> [TASK TO CARRY OUT]
Make an exact copy of all the data.
_ _ _ _
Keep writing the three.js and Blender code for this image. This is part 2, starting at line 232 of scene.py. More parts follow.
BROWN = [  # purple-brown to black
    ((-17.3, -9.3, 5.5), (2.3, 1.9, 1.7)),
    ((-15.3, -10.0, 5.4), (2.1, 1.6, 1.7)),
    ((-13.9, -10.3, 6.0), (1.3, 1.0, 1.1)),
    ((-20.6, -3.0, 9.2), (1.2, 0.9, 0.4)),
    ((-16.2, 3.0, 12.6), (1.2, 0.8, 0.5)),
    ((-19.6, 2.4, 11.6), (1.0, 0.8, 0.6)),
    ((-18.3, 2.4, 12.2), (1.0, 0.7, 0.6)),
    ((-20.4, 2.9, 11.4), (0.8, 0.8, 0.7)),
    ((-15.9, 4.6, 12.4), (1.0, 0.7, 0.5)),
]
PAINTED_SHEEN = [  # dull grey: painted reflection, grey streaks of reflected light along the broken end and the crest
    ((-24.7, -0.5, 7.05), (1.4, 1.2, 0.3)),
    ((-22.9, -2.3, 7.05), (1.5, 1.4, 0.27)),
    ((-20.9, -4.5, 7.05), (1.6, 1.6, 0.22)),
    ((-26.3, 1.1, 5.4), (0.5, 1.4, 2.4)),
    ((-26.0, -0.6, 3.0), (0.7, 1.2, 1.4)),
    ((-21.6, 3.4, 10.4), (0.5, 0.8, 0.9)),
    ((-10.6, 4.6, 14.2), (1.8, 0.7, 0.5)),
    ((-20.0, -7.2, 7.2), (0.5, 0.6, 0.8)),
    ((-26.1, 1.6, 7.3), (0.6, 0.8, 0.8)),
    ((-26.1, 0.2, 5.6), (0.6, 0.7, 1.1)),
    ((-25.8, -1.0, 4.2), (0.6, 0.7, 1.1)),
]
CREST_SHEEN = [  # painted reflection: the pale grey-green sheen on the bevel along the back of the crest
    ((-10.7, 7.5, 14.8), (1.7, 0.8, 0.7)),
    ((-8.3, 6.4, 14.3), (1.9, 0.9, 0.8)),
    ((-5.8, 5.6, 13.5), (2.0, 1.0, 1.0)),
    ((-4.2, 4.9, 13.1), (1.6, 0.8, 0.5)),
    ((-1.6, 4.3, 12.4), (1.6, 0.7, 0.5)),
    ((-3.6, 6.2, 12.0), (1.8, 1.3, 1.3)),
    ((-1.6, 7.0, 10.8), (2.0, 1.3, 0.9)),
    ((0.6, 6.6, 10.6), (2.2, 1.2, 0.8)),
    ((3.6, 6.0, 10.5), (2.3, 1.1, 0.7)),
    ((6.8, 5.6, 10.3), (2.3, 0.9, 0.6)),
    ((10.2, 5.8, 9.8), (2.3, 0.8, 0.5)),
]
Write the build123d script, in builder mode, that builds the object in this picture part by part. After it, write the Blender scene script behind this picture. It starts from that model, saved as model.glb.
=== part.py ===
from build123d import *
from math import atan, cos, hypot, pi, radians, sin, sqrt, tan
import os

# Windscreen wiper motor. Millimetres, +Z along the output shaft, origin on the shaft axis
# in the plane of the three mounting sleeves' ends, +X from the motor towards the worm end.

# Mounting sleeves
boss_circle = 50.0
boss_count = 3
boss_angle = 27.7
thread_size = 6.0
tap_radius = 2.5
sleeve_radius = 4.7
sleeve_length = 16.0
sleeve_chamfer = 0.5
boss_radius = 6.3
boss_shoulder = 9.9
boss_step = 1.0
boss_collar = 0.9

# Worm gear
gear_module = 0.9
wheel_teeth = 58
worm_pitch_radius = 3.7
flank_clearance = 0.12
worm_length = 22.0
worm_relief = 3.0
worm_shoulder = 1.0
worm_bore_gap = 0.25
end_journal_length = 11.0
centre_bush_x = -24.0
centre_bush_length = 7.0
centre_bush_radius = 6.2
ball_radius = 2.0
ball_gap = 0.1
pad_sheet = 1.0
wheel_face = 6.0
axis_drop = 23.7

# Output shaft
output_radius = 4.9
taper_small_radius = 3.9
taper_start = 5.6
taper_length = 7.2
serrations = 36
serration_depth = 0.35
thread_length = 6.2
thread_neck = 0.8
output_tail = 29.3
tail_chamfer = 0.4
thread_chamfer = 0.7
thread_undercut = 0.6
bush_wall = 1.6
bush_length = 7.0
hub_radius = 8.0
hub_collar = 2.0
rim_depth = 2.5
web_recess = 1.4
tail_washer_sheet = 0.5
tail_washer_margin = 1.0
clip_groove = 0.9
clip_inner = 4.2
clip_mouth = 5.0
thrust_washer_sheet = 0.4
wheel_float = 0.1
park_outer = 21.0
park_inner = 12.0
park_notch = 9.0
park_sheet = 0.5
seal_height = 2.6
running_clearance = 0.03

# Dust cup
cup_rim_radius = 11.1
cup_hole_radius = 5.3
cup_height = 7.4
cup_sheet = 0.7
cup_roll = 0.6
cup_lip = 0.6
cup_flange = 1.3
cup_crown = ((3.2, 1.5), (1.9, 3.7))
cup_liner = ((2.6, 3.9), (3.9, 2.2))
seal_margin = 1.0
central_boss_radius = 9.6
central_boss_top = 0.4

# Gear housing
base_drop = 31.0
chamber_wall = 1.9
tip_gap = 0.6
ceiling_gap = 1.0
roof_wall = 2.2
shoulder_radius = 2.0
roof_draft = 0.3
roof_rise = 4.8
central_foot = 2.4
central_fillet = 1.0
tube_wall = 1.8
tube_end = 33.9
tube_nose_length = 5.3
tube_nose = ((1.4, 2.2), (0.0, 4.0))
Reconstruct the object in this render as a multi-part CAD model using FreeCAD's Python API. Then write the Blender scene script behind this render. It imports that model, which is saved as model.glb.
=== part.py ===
_ _ _ _
> [OUTPUT FOR THIS TASK]
Keep writing the three.js and Blender code for this image. This is part 2, starting at line 232 of scene.py. More parts follow.
BROWN = [  # purple-brown to black
    ((-17.3, -9.3, 5.5), (2.3, 1.9, 1.7)),
    ((-15.3, -10.0, 5.4), (2.1, 1.6, 1.7)),
    ((-13.9, -10.3, 6.0), (1.3, 1.0, 1.1)),
    ((-20.6, -3.0, 9.2), (1.2, 0.9, 0.4)),
    ((-16.2, 3.0, 12.6), (1.2, 0.8, 0.5)),
    ((-19.6, 2.4, 11.6), (1.0, 0.8, 0.6)),
    ((-18.3, 2.4, 12.2), (1.0, 0.7, 0.6)),
    ((-20.4, 2.9, 11.4), (0.8, 0.8, 0.7)),
    ((-15.9, 4.6, 12.4), (1.0, 0.7, 0.5)),
]
PAINTED_SHEEN = [  # dull grey: painted reflection, grey streaks of reflected light along the broken end and the crest
    ((-24.7, -0.5, 7.05), (1.4, 1.2, 0.3)),
    ((-22.9, -2.3, 7.05), (1.5, 1.4, 0.27)),
    ((-20.9, -4.5, 7.05), (1.6, 1.6, 0.22)),
    ((-26.3, 1.1, 5.4), (0.5, 1.4, 2.4)),
    ((-26.0, -0.6, 3.0), (0.7, 1.2, 1.4)),
    ((-21.6, 3.4, 10.4), (0.5, 0.8, 0.9)),
    ((-10.6, 4.6, 14.2), (1.8, 0.7, 0.5)),
    ((-20.0, -7.2, 7.2), (0.5, 0.6, 0.8)),
    ((-26.1, 1.6, 7.3), (0.6, 0.8, 0.8)),
    ((-26.1, 0.2, 5.6), (0.6, 0.7, 1.1)),
    ((-25.8, -1.0, 4.2), (0.6, 0.7, 1.1)),
]
CREST_SHEEN = [  # painted reflection: the pale grey-green sheen on the bevel along the back of the crest
    ((-10.7, 7.5, 14.8), (1.7, 0.8, 0.7)),
    ((-8.3, 6.4, 14.3), (1.9, 0.9, 0.8)),
    ((-5.8, 5.6, 13.5), (2.0, 1.0, 1.0)),
    ((-4.2, 4.9, 13.1), (1.6, 0.8, 0.5)),
    ((-1.6, 4.3, 12.4), (1.6, 0.7, 0.5)),
    ((-3.6, 6.2, 12.0), (1.8, 1.3, 1.3)),
    ((-1.6, 7.0, 10.8), (2.0, 1.3, 0.9)),
    ((0.6, 6.6, 10.6), (2.2, 1.2, 0.8)),
    ((3.6, 6.0, 10.5), (2.3, 1.1, 0.7)),
    ((6.8, 5.6, 10.3), (2.3, 0.9, 0.6)),
    ((10.2, 5.8, 9.8), (2.3, 0.8, 0.5)),
]
Write the build123d script, in builder mode, that builds the object in this picture part by part. After it, write the Blender scene script behind this picture. It starts from that model, saved as model.glb.
=== part.py ===
from build123d import *
from math import atan, cos, hypot, pi, radians, sin, sqrt, tan
import os

# Windscreen wiper motor. Millimetres, +Z along the output shaft, origin on the shaft axis
# in the plane of the three mounting sleeves' ends, +X from the motor towards the worm end.

# Mounting sleeves
boss_circle = 50.0
boss_count = 3
boss_angle = 27.7
thread_size = 6.0
tap_radius = 2.5
sleeve_radius = 4.7
sleeve_length = 16.0
sleeve_chamfer = 0.5
boss_radius = 6.3
boss_shoulder = 9.9
boss_step = 1.0
boss_collar = 0.9

# Worm gear
gear_module = 0.9
wheel_teeth = 58
worm_pitch_radius = 3.7
flank_clearance = 0.12
worm_length = 22.0
worm_relief = 3.0
worm_shoulder = 1.0
worm_bore_gap = 0.25
end_journal_length = 11.0
centre_bush_x = -24.0
centre_bush_length = 7.0
centre_bush_radius = 6.2
ball_radius = 2.0
ball_gap = 0.1
pad_sheet = 1.0
wheel_face = 6.0
axis_drop = 23.7

# Output shaft
output_radius = 4.9
taper_small_radius = 3.9
taper_start = 5.6
taper_length = 7.2
serrations = 36
serration_depth = 0.35
thread_length = 6.2
thread_neck = 0.8
output_tail = 29.3
tail_chamfer = 0.4
thread_chamfer = 0.7
thread_undercut = 0.6
bush_wall = 1.6
bush_length = 7.0
hub_radius = 8.0
hub_collar = 2.0
rim_depth = 2.5
web_recess = 1.4
tail_washer_sheet = 0.5
tail_washer_margin = 1.0
clip_groove = 0.9
clip_inner = 4.2
clip_mouth = 5.0
thrust_washer_sheet = 0.4
wheel_float = 0.1
park_outer = 21.0
park_inner = 12.0
park_notch = 9.0
park_sheet = 0.5
seal_height = 2.6
running_clearance = 0.03

# Dust cup
cup_rim_radius = 11.1
cup_hole_radius = 5.3
cup_height = 7.4
cup_sheet = 0.7
cup_roll = 0.6
cup_lip = 0.6
cup_flange = 1.3
cup_crown = ((3.2, 1.5), (1.9, 3.7))
cup_liner = ((2.6, 3.9), (3.9, 2.2))
seal_margin = 1.0
central_boss_radius = 9.6
central_boss_top = 0.4

# Gear housing
base_drop = 31.0
chamber_wall = 1.9
tip_gap = 0.6
ceiling_gap = 1.0
roof_wall = 2.2
shoulder_radius = 2.0
roof_draft = 0.3
roof_rise = 4.8
central_foot = 2.4
central_fillet = 1.0
tube_wall = 1.8
tube_end = 33.9
tube_nose_length = 5.3
tube_nose = ((1.4, 2.2), (0.0, 4.0))
Reconstruct the object in this render as a multi-part CAD model using FreeCAD's Python API. Then write the Blender scene script behind this render. It imports that model, which is saved as model.glb.
=== part.py ===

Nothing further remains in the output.